How to evaluate an agents behaviour to infrequent events? - Reliable performance estimation insensitive to class distribution
Sirko Straube, Mario Michael Krell
In Frontiers in Computational Neuroscience, frontiers, volume 8, number 43, pages o.A., Apr/2014.
In everyday life, humans and animals often have to base decisions on infrequent relevant stimuli with respect to frequent irrelevant ones. When research in neuroscience mimics this situation, the effect of this imbalance in stimulus classes on performance evaluation has to be considered. This is most obvious for the often used overall accuracy, because the proportion of correct responses is governed by the more frequent class. This imbalance problem has been widely debated across disciplines and out of the discussed treatments this review focusses on performance estimation. For this, a more universal view is taken: an agent performing a classification task.

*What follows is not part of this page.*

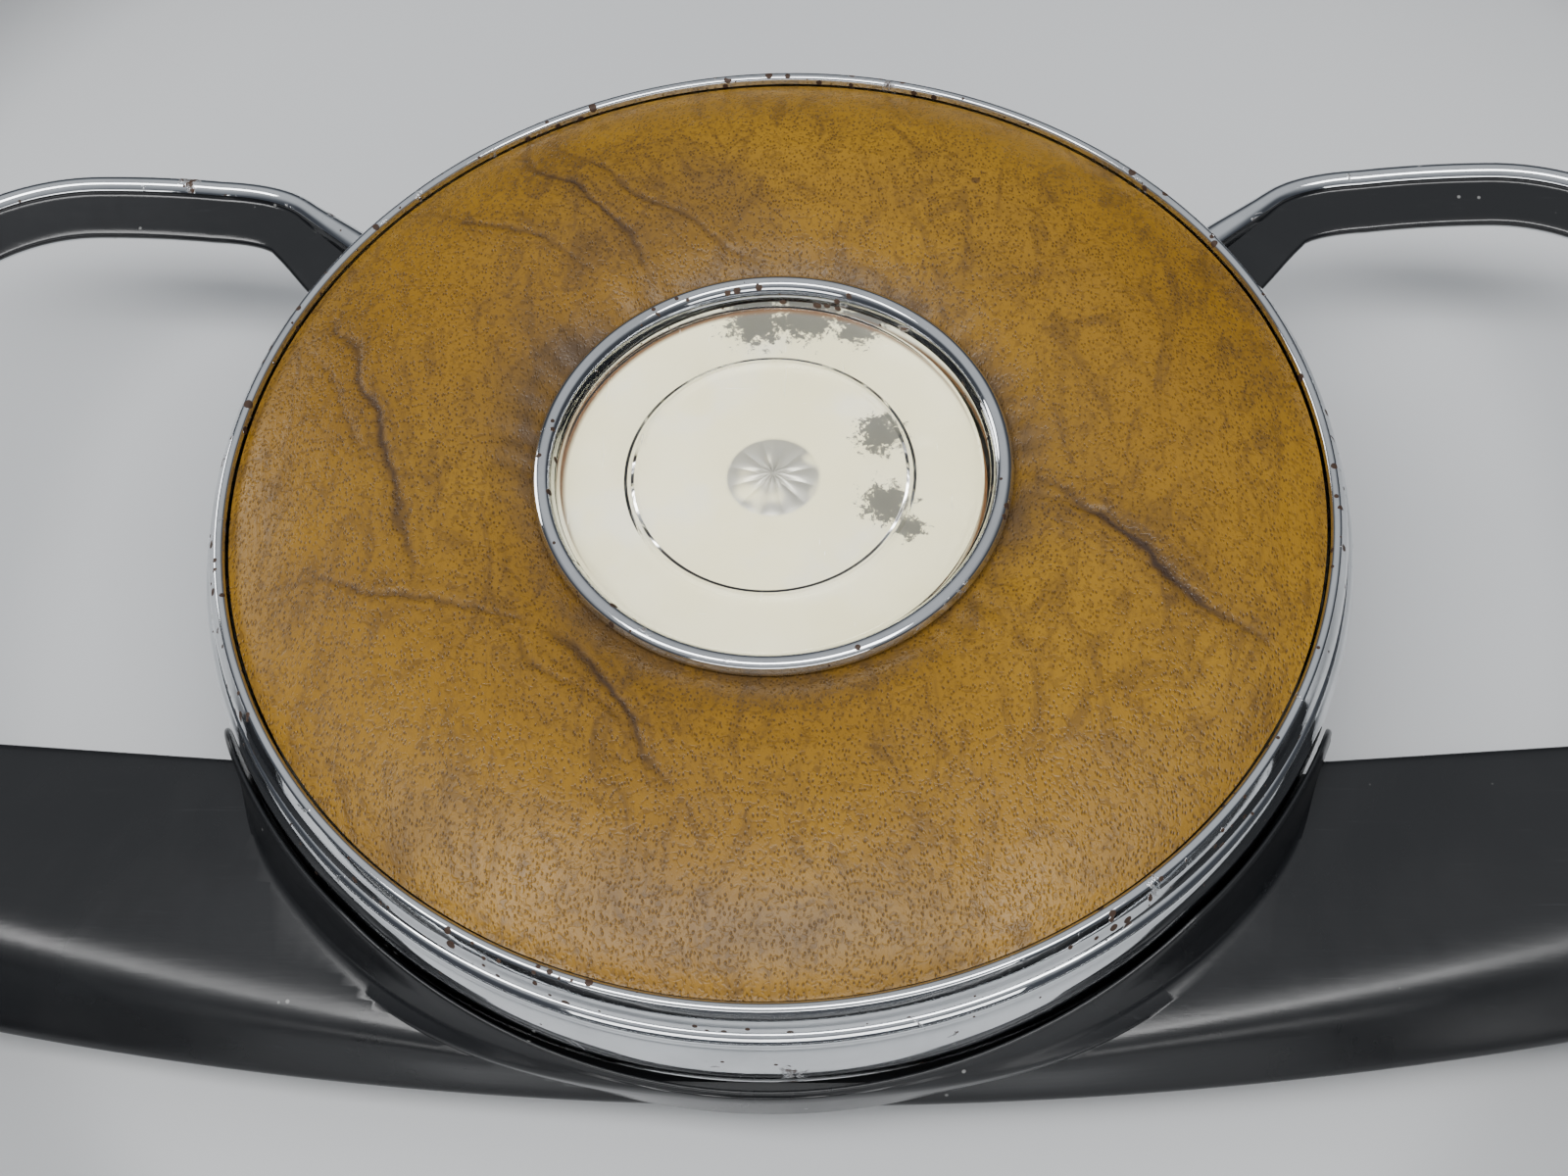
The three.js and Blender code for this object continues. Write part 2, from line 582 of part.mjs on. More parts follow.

Commonly used performance measures are characterized when used with imbalanced classes. Metrics like Accuracy, F-Measure, Matthews Correlation Coefficient, and Mutual Information are affected by imbalance, while other metrics do not have this drawback, like AUC, d-prime, Balanced Accuracy, Weighted Accuracy and G-Mean. It is pointed out that one is not restricted to this group of metrics, but the sensitivity to the class ratio has to be kept in mind for a proper choice. Selecting an appropriate metric is critical to avoid drawing misled conclusions.